As cold weather sets in, we invariably turn to hearty and warming foods. Nowhere is this truer than in Russia, where even a simple glass of freshly brewed tea does wonders to warm both body and soul. It’s a little more time-consuming to make the best foods of winter, when there are no garden-fresh vegetables to toss in a salad or steak to throw on a grill. Slow cooking is needed to coax the flavor from gnarly root vegetables and to tenderize tougher cuts of meat. But if we think we’re pressed for time in our modern lives, we might consider what the cold season was like for Lev Tolstoy’s wife, Sofia, who had to oversee a household of thirteen children in addition to her cantankerous, vegetarian husband.
Each day, Sofia worked hard to compose nourishing menus. The Tolstoys’ cook, Nikolai Rumyantsev, had formerly been a flutist in Prince Nikolai Volkonsky’s serf orchestra, but when he lost his teeth to decay, he was unable to continue playing, and the Tolstoys took him into their employ as a cook. At first, Nikolai was a disaster in the kitchen. From Sofia’s diary entries, we know that his initial cooking efforts were less than successful (his beignets were as tough as the soles of shoes). But eventually he proved as talented in the kitchen as in the orchestra, making beignets so light that the family dubbed them “Nikolai’s Sighs.” This name was not just metaphorical – as the battercakes swelled on the griddle, Nikolai would blow air into the corners to puff them up even farther, then quickly fill them with jam.

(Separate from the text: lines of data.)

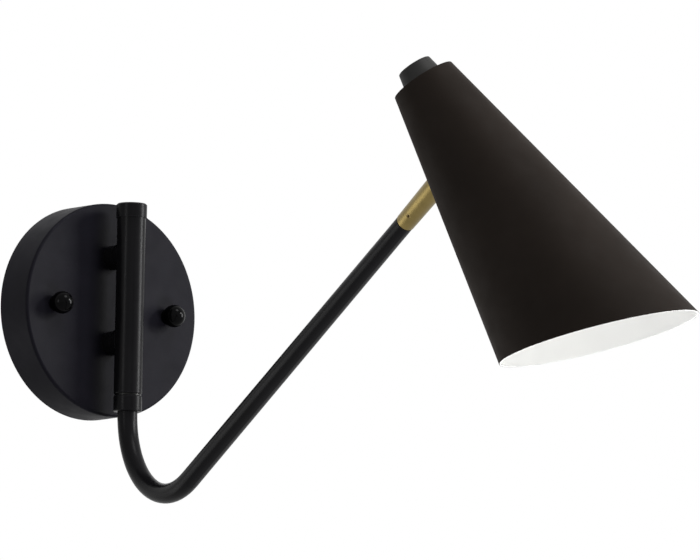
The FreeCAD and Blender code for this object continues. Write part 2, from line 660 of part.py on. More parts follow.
# ----------------------------------------------------- tilts with the head

def fork_placement():
    """Origin at the pin in the head's frame, +Z square through the shade's wall."""
    return Placement(Vector(0, 0, 0), Rotation(AXIS_X, 90.0 + SHADE_HALF_ANGLE))


def fork():
    """Two cheeks either side of the tongue, a disc, and a hollow threaded end."""
    outer = fork_cheek_outside
    inner = fork_cheek_inside
    block = Part.makeBox(2 * outer, 2 * KNUCKLE_EYE_RADIUS, FORK_ROOT,
                         Vector(-outer, -KNUCKLE_EYE_RADIUS, 0))
    block = block.fuse(rod(2 * KNUCKLE_EYE_RADIUS, Vector(-outer, 0, 0), AXIS_X, 2 * outer))
    block = block.common(rod(FORK_DISC_DIAMETER, Vector(0, 0, -KNUCKLE_EYE_RADIUS), AXIS_Z,
                             KNUCKLE_EYE_RADIUS + FORK_ROOT))
    slot = Part.makeBox(2 * inner, 4 * KNUCKLE_EYE_RADIUS, KNUCKLE_EYE_RADIUS + FORK_ROOT,
                        Vector(-inner, -2 * KNUCKLE_EYE_RADIUS, -KNUCKLE_EYE_RADIUS))
    body = block.cut(slot)
    body = body.fuse(rod(FORK_DISC_DIAMETER, Vector(0, 0, FORK_ROOT), AXIS_Z, fork_disc_end - FORK_ROOT))
    root = Vector(0, 0, FORK_ROOT)
    body = body.fuse(rod(FORK_NIPPLE_DIAMETER, root, AXIS_Z, fork_nipple_end - FORK_ROOT))
    body = body.removeSplitter()
    body = body.cut(rod(FORK_NIPPLE_BORE, root, AXIS_Z, fork_nipple_end))
    return body.cut(rod(PIVOT_DIAMETER, Vector(-2 * outer, 0, 0), AXIS_X, 4 * outer))


def pivot_screw():
    """The shoulder screw through both cheeks and the tongue."""
    shank = 2 * fork_cheek_outside + PIVOT_NUT_HEIGHT
    seat = Vector(-fork_cheek_outside, 0, 0)
    return pan_head(PIVOT_HEAD_DIAMETER, PIVOT_HEAD_HEIGHT, PIVOT_DIAMETER, shank, seat, AXIS_X)


def pivot_nut():
    seat = Vector(fork_cheek_outside, 0, 0)
    return hex_nut(PIVOT_NUT_FLATS, PIVOT_DIAMETER, seat, AXIS_X, PIVOT_NUT_HEIGHT)


def shade_cone(inset):
    """The cone inside the shade's outer surface, inset square to the wall.

    It is drawn well past the mouth, which is cut afterwards.
    """
    length = SHADE_LENGTH + 3 * SHADE_TOP_RADIUS
    top = SHADE_TOP_RADIUS - inset / math.cos(half_angle)
    bottom = top + length * math.tan(half_angle)
    return Part.makeCone(bottom, top, length, shade_top - AXIS_Z * length, AXIS_Z)


def beyond_mouth():
    """All that lies past the slanting plane of the mouth."""
    slant = math.radians(MOUTH_SLANT)
    turn = math.radians(MOUTH_TURN)
    short_side = Vector(-math.sin(turn), math.cos(turn), 0)
    normal = short_side * math.sin(slant) - AXIS_Z * math.cos(slant)
    size = 4.0 * SHADE_LENGTH
    block = Part.makeBox(size, size, size, Vector(-size / 2.0, -size / 2.0, 0))
    block.Placement = Placement(shade_top - AXIS_Z * SHADE_LENGTH, Rotation(AXIS_Z, normal))
    return block


def shade():
    """A thin cone with a flat top plate and a mouth cut on the slant."""
    half_width = 2 * SHADE_TOP_RADIUS
    above_plate = Part.makeBox(2 * half_width, 2 * half_width, half_width,
                               shade_top + Vector(-half_width, -half_width, -SHADE_WALL))
    hollow = shade_cone(SHADE_WALL).cut(above_plate)
    shell = shade_cone(0).cut(hollow).cut(beyond_mouth())
    bore_start = shade_top + AXIS_Z * CUT_THROUGH
    shell = shell.cut(rod(SHADE_TOP_BORE, bore_start, AXIS_Z * -1, SHADE_WALL + 2 * CUT_THROUGH))
    side_hole = rod(FORK_NIPPLE_DIAMETER + 2 * FORK_NIPPLE_CLEARANCE, Vector(0, 0, 0), AXIS_Z,
                    fork_nipple_end)
    return shell.cut(placed(side_hole, fork_placement()))


def outer_saddle():
    """The shaped washer between the fork and the outside of the shade."""
    sunk = SADDLE_DIAMETER / 2.0
    blank = ring(SADDLE_DIAMETER, FORK_NIPPLE_DIAMETER, Vector(0, 0, fork_disc_end), AXIS_Z,
                 SADDLE_THICKNESS + sunk)
    return placed(blank, fork_placement()).cut(shade_cone(0))


def inner_saddle():
    """The shaped washer between the inside of the shade and the lock nut."""
    reach = SHADE_WALL + INNER_SADDLE_THICKNESS
    blank = ring(SADDLE_DIAMETER, FORK_NIPPLE_DIAMETER, Vector(0, 0, PIN_TO_SHADE), AXIS_Z, reach)
    return placed(blank, fork_placement()).common(shade_cone(SHADE_WALL))


def fork_nut():
    start = Vector(0, 0, PIN_TO_SHADE + SHADE_WALL + INNER_SADDLE_THICKNESS)
    nut = hex_nut(FORK_NUT_FLATS, FORK_NIPPLE_DIAMETER, start, AXIS_Z, FORK_NUT_HEIGHT)
    return placed(nut, fork_placement())


def shade_cap():
    """The small cap on the shade's top, on the same taper as the shade."""
    top_radius = CAP_BASE_RADIUS - CAP_HEIGHT * math.tan(half_angle)
    cap = Part.makeCone(CAP_BASE_RADIUS, top_radius, CAP_HEIGHT, shade_top, AXIS_Z)
    rim = [edge for edge in cap.Edges if edge.BoundBox.ZMin > PIN_BELOW_SHADE_TOP + CAP_HEIGHT - 0.1]
    cap = cap.makeFillet(CAP_EDGE_RADIUS, rim)
    return cap.cut(rod(HOLDER_NIPPLE_DIAMETER, shade_top, AXIS_Z, CAP_THREAD_DEPTH))


def holder_nipple():
    """The hollow threaded tube that clamps the cap, the shade and the holder."""
    bottom = Vector(0, shade_axis_y, holder_base_top - HOLDER_NIPPLE_IN_BASE)
    length = PIN_BELOW_SHADE_TOP + CAP_THREAD_DEPTH - LEAD_END_GAP - bottom.z
    return ring(HOLDER_NIPPLE_DIAMETER, HOLDER_NIPPLE_BORE, bottom, AXIS_Z, length)


def holder_nut():
    start = Vector(0, shade_axis_y, holder_base_top)
    return hex_nut(HOLDER_NUT_FLATS, HOLDER_NIPPLE_DIAMETER, start, AXIS_Z, HOLDER_NUT_HEIGHT)


def head_lead_wire():
    """From the fork's bore, up beside the lampholder and into its base."""
    along = fork_placement().Rotation.multVec(AXIS_Z)
    radius = HOLDER_BODY_DIAMETER / 2.0 + LEAD_DIAMETER / 2.0 + LEAD_BESIDE_HOLDER
    beside = shade_axis_y + radius
    turn_in = holder_body_top + LEAD_ABOVE_BODY
    into_base = shade_axis_y + HOLDER_BASE_DIAMETER / 2.0 - LEAD_INTO_BASE
    points = [
        along * (PIN_TO_SHADE + SHADE_WALL),
        along * (beside / along.y),
        Vector(0, beside, turn_in),
        Vector(0, into_base, turn_in + LEAD_RISE_IN_BASE),
    ]
    return path_wire(points, HEAD_LEAD_TURN_RADIUS)


def head_lead():
    return sweep_round(head_lead_wire(), LEAD_DIAMETER)


def holder_base():
    """The lampholder's upper block, with its terminal bores and lead hole."""
    bottom = Vector(0, shade_axis_y, holder_body_top)
    block = rod(HOLDER_BASE_DIAMETER, bottom, AXIS_Z, HOLDER_BASE_HEIGHT)
    thread = Vector(0, shade_axis_y, holder_base_top - HOLDER_NIPPLE_IN_BASE)
    block = block.cut(rod(HOLDER_NIPPLE_DIAMETER, thread, AXIS_Z, HOLDER_NIPPLE_IN_BASE))
    for side in (-1, 1):
        start = Vector(side * TERMINAL_SCREW_OFFSET, shade_axis_y, holder_base_top)
        block = block.cut(rod(TERMINAL_SCREW_SHANK, start, AXIS_Z * -1, TERMINAL_SCREW_LENGTH))
    return block.cut(sweep_round(head_lead_wire(), LEAD_DIAMETER + 2 * LEAD_HOLE_CLEARANCE))


def terminal_screws():
    pair = []
    for side in (-1, 1):
        seat = Vector(side * TERMINAL_SCREW_OFFSET, shade_axis_y, holder_base_top)
        pair.append(pan_head(TERMINAL_SCREW_HEAD, TERMINAL_SCREW_HEAD_HEIGHT, TERMINAL_SCREW_SHANK,
                             TERMINAL_SCREW_LENGTH, seat, AXIS_Z * -1))
    return Part.Compound(pair)


def holder_body():
    """The insulating cup round the screw shell."""
    bottom = Vector(0, shade_axis_y, holder_body_top - HOLDER_BODY_HEIGHT)
    cup = rod(HOLDER_BODY_DIAMETER, bottom, AXIS_Z, HOLDER_BODY_HEIGHT)
    inside = HOLDER_BODY_DIAMETER - 2 * HOLDER_BODY_WALL
    return cup.cut(rod(inside, bottom, AXIS_Z, HOLDER_BODY_HEIGHT - HOLDER_FLOOR))


def screw_shell():
    """The thin metal shell that the lamp screws into, with rolled ridges."""
    top = holder_body_top - HOLDER_FLOOR
    start = Vector(0, shade_axis_y, top - SHELL_DEPTH)
    shell = ring(SHELL_DIAMETER, SHELL_DIAMETER - 2 * SHELL_WALL, start, AXIS_Z, SHELL_DEPTH)
    ridge_radius = SHELL_DIAMETER / 2.0 - SHELL_WALL
    pitch = SHELL_DEPTH / (SHELL_ROLLS + 1)
    for index in range(SHELL_ROLLS):
        centre = start + AXIS_Z * (pitch * (index + 1))
        shell = shell.fuse(Part.makeTorus(ridge_radius, SHELL_ROLL_RADIUS, centre, AXIS_Z))
    return shell.common(rod(SHELL_DIAMETER, start, AXIS_Z, SHELL_DEPTH))


def centre_contact():
    """A bent spring strip on the floor of the lampholder."""
    floor = holder_body_top - HOLDER_FLOOR
    half = CONTACT_LENGTH / 2.0
    foot_end = CONTACT_FOOT_LENGTH - half
    profile = [
        (-half, 0),
        (foot_end, 0),
        (half, -CONTACT_RISE),
        (half, -CONTACT_RISE - CONTACT_THICKNESS),
        (foot_end, -CONTACT_THICKNESS),
        (-half, -CONTACT_THICKNESS),
    ]
    corners = [Vector(x, shade_axis_y - CONTACT_WIDTH / 2.0, floor + z) for x, z in profile]
    outline = Part.makePolygon(corners + corners[:1])
    return Part.Face(outline).extrude(AXIS_Y * CONTACT_WIDTH)


# ---------------------------------------------------------------- assembly

def wall_nodes():
    upper, lower = standoff_heights
    return {
        "canopy": canopy(),
        "crossbar": crossbar(),
        "mounting_studs": studs(),
        "stud_nuts": stud_nuts(),
        "ball_nuts": ball_nuts(),
        "ground_screw": ground_screw(),
        "upper_standoff": standoff(upper, MOUNT_SCREW_DIAMETER),
        "lower_standoff": standoff(lower, WIRE_NIPPLE_DIAMETER),
        "mount_screw": mount_screw(),
        "wire_nipple": wire_nipple(),
        "wire_nipple_nut": wire_nut(),
        "barrel": barrel(),
        "barrel_cap": barrel_cap(),
        "hinge_bushing": bushing(),
        "base_lead": base_lead(),
    }


def arm_nodes():
    on_arm = arm_placement()
    return {
        "friction_washer": placed(friction_washer(), on_arm),
        "arm_collar": placed(collar(), on_arm),
        "hinge_nipple": placed(hinge_nipple(), on_arm),
        "spring_washer": placed(spring_washer(), on_arm),
        "hinge_nut": placed(hinge_nut(), on_arm),
        "arm_tube": placed(arm_tube(), on_arm),
        "arm_lead": placed(arm_lead(), on_arm),
        "stem_spigot": placed(spigot(), leg_placement()),
    }


def stem_nodes():
    return {
        "knuckle_stem": placed(stem(), stem_placement()),
        "stem_set_screw": placed(set_screw(), stem_placement()),
    }


def head_nodes():
    on_head = head_placement()
    on_fork = knuckle_placement()
    return {
        "knuckle_fork": placed(fork(), on_fork),
        "pivot_screw": placed(pivot_screw(), on_fork),
        "pivot_nut": placed(pivot_nut(), on_fork),
        "outer_saddle_washer": placed(outer_saddle(), on_head),
        "inner_saddle_washer": placed(inner_saddle(), on_head),
        "fork_lock_nut": placed(fork_nut(), on_head),
        "shade": placed(shade(), on_head),
        "shade_cap": placed(shade_cap(), on_head),
        "holder_nipple": placed(holder_nipple(), on_head),
        "holder_lock_nut": placed(holder_nut(), on_head),
        "lampholder_base": placed(holder_base(), on_head),
        "terminal_screws": placed(terminal_screws(), on_head),
        "lampholder_body": placed(holder_body(), on_head),
        "screw_shell": placed(screw_shell(), on_head),
        "centre_contact": placed(centre_contact(), on_head),
        "head_lead": placed(head_lead(), on_head),
    }


def main():
    os.makedirs("parts", exist_ok=True)
    for nodes in (wall_nodes(), arm_nodes(), stem_nodes(), head_nodes()):
        for name, shape in nodes.items():
            solids = shape.Solids
            whole = solids[0] if len(solids) == 1 else Part.Compound(solids)
            whole.exportStep("parts/" + name + ".step")
            volume = sum(solid.Volume for solid in solids)
            valid = all(solid.isValid() for solid in solids)
            print("%-20s solids %d  volume %9.1f  valid %s" % (name, len(solids), volume, valid))
    pin = stem_placement().Base
    print("pin at", tuple(round(value, 3) for value in pin))
    leg = leg_placement().Rotation.multVec(AXIS_Z)
    across = stem_placement().Rotation.multVec(AXIS_X)
    print("leg axis", tuple(round(value, 5) for value in leg))
    print("pin axis", tuple(round(value, 5) for value in across))


main()
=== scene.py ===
import json
import math

import bpy
from mathutils import Matrix, Vector

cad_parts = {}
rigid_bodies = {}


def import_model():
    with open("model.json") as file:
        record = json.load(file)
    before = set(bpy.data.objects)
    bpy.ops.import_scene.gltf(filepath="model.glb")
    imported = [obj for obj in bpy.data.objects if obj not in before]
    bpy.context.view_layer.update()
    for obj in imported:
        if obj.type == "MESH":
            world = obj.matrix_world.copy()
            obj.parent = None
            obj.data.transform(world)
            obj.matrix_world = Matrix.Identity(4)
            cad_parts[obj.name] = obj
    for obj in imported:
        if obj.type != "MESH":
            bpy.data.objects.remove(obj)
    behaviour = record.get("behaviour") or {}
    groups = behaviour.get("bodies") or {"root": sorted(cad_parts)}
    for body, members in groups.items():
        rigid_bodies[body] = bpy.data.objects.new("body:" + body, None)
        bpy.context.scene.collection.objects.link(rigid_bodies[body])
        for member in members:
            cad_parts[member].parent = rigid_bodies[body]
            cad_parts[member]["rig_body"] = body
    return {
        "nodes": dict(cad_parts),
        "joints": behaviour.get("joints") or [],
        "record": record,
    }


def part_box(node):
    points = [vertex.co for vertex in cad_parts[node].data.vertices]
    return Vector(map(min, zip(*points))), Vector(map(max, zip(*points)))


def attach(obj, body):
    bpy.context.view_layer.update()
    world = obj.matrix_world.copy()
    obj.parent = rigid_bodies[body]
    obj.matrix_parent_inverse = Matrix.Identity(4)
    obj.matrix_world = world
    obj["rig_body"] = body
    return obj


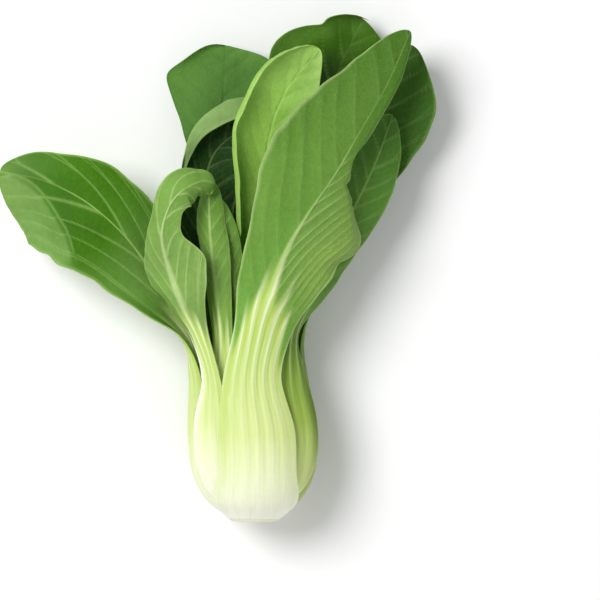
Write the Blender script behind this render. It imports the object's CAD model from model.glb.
import bpy
import numpy as np
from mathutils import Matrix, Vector


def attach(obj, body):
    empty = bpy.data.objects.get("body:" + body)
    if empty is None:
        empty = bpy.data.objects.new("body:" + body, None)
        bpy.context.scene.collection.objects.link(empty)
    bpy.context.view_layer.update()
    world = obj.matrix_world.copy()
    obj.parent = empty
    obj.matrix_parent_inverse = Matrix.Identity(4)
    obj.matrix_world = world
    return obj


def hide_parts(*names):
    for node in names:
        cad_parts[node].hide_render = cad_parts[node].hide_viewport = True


# A head of green-stemmed bok choy lying on its side: the cut stem is at -Y, the leaf tips at +Y.
# The dictionaries are in millimetres and degrees, Blender is in metres.
# Along a leaf, s counts its rows: 0 at the cut end, 4 where the stalk leaves the bulb, then the leaf's own rows.
# Across it, u goes from -1 at the left margin to 1 at the right one, and v is u without its sign.

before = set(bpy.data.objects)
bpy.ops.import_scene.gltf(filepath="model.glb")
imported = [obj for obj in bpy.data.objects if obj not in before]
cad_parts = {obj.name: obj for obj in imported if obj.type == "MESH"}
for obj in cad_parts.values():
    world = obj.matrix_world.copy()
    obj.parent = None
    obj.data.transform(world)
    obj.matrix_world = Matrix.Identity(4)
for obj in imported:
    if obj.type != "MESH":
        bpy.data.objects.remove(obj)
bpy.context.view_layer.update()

# The bulb that all the stalks follow: an outline turned round an axis that leans a little.
bulb = {
    "axisHeight": 29.2,
    "lean": -0.085,            # sideways drift for each mm above the belly
    "along": [-37, -35, -32, -28, -23, -15, -5, 6, 20, 34, 50],
    "radius": [9, 13.5, 18.5, 22.8, 26, 29, 30.2, 30.2, 29, 27, 25.5],
    "leastRadius": 9.8,
    "topY": 28,                # where the stalks leave the bulb's outline
    "share": [0, 0.13, 0.34, 0.64, 1],     # where the stalk's rows are, from its start to topY
    "width": [0.58, 0.8, 0.98, 1, 0.5],    # half width at those rows, as a share of the leaf's belly
    "tuck": 1.6,               # how much deeper a tucked stalk starts, for each mm of its inset
    "mostTuck": 3.3,
}

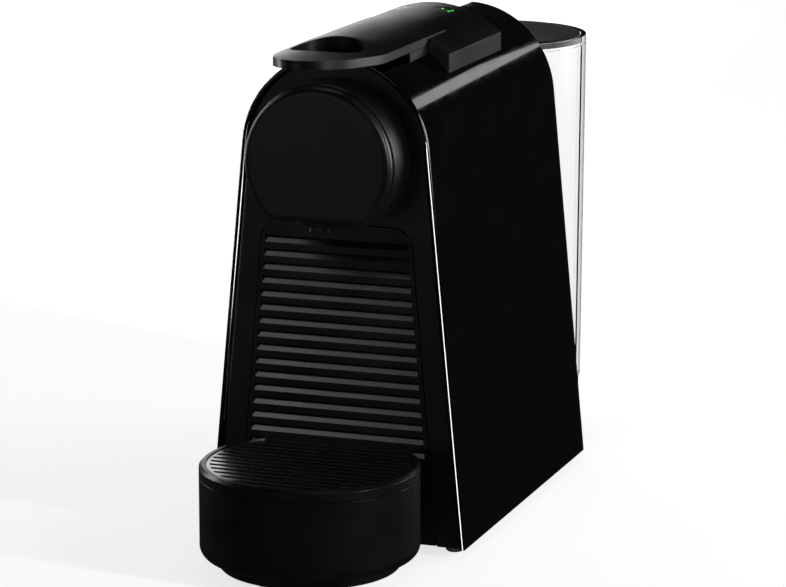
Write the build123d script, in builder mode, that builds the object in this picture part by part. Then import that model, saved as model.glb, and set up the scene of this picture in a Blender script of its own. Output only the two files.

The Tolstoys kept to a strict routine, with lunch served at one o’clock for everyone except the master himself, who arrived just before the table was cleared at two or two-thirty. At lunchtime, the children were spared their father’s rigid meal, which each day consisted only of oatmeal and a small pot of prostokvasha, a soured-milk product like yogurt. Dinner was served promptly at six, with two servants presiding. Their presence troubled Tolstoy to no end, but he apparently yielded to his wife on this point. At dinner, the entire family enjoyed four courses of vegetarian foods, followed by coffee. Evening tea was much more informal. The family gathered in the parlor to enjoy cookies, jam, honey, and tea from a steaming samovar.